IKEA cuts down entire forests (sometimes illegally) in poor countries so you can have a cheap desk that is a nightmare to put together and will last just a few years at a time until you need to fill your house with more temporary garbage.
Your shirts and pants fall apart while you wear them, but you barely care because the shirt cost $5 and so you go to one of the many fast fashion empires operating on literal slave labor and pick up another 10 $5 shirts that will last you a year or so. Or, if you’re the type addicted to microtrends of fashion, you can update your wardrobe every six weeks just to keep up.
What’s worse, though, is when you buy a $400 jacket and it becomes just as tattered and worn after a few years as the one you bout for $35. Of course, you might be lucky enough to find a real wool coat or real bomber jacket at a thrift store that was made twenty or thirty years ago that looks as good as the day it was sold.

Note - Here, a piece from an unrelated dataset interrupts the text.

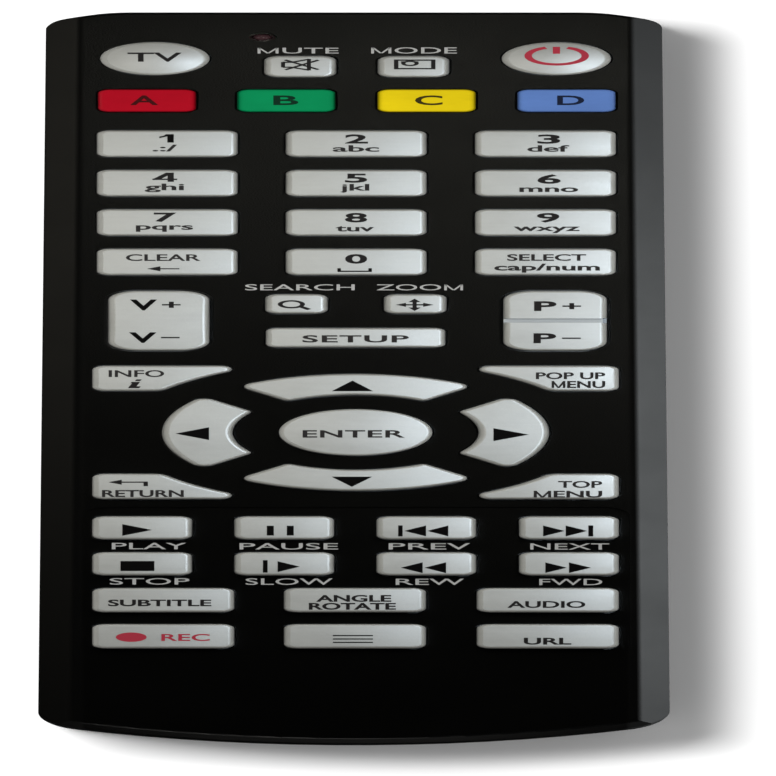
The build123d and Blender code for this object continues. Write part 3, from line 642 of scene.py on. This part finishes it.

I suppose here is where I usually offer some kind of something for you to do, but I don’t really think there is anything that can be done individually or even collectively. Not really.
I mean, besides agitating for better regulations or enforcement of existing regulations or the dismantling of the monopolies destroying the world, but we probably can’t do a whole lot about any of that either.
Some would tell you to stop consuming. To buy handcrafted products or whatever. And while that is good advice and the kind I’d hope for you to aspire to, I doubt many of you reading this can afford a $5,000 table.
And so I suppose I’m just rubbing our faces in the shit. It’s everywhere and it stinks and it’s life.
You're right, and another insidious thing that Cory Doctorow often writes about is the ability to repair things, when components are electronically keyed to the item. Even if you can get the part and install it, either it won't work, or you have to pay the manufacturer to code it in for you.
He wrote a novella about it - "unauthorized bread"
Wow is this excellent piece sobering. A related issue is repairs. Back in the day, regular people who were good with their hands could repair old cars and appliances with no special training. I know because my dad kept every piece of machinery inside and outside of the house—cars, mowers, the washer and dryer, dishwasher, fridge, blow dryer, you name it—in good working order. He would scour the classified ads for cheap parts and was able to keep our household running for basically pennies. (And secretly he loved doing it; mechanical repairs were a kind of hobby for him.) Nowadays, this is totally impossible. We need trained experts to fix our stuff, which is why most of the time we just throw broken stuff away and buy a new replacement. So wasteful.
I’m reminded of Barbara Kingsolver’s point in Demon Copperhead, that Appalachian people have a strong independent streak and have throughout their history been self-sufficient, but that that self-sufficiency is no longer possible. The economic system won’t allow it. That is a loss.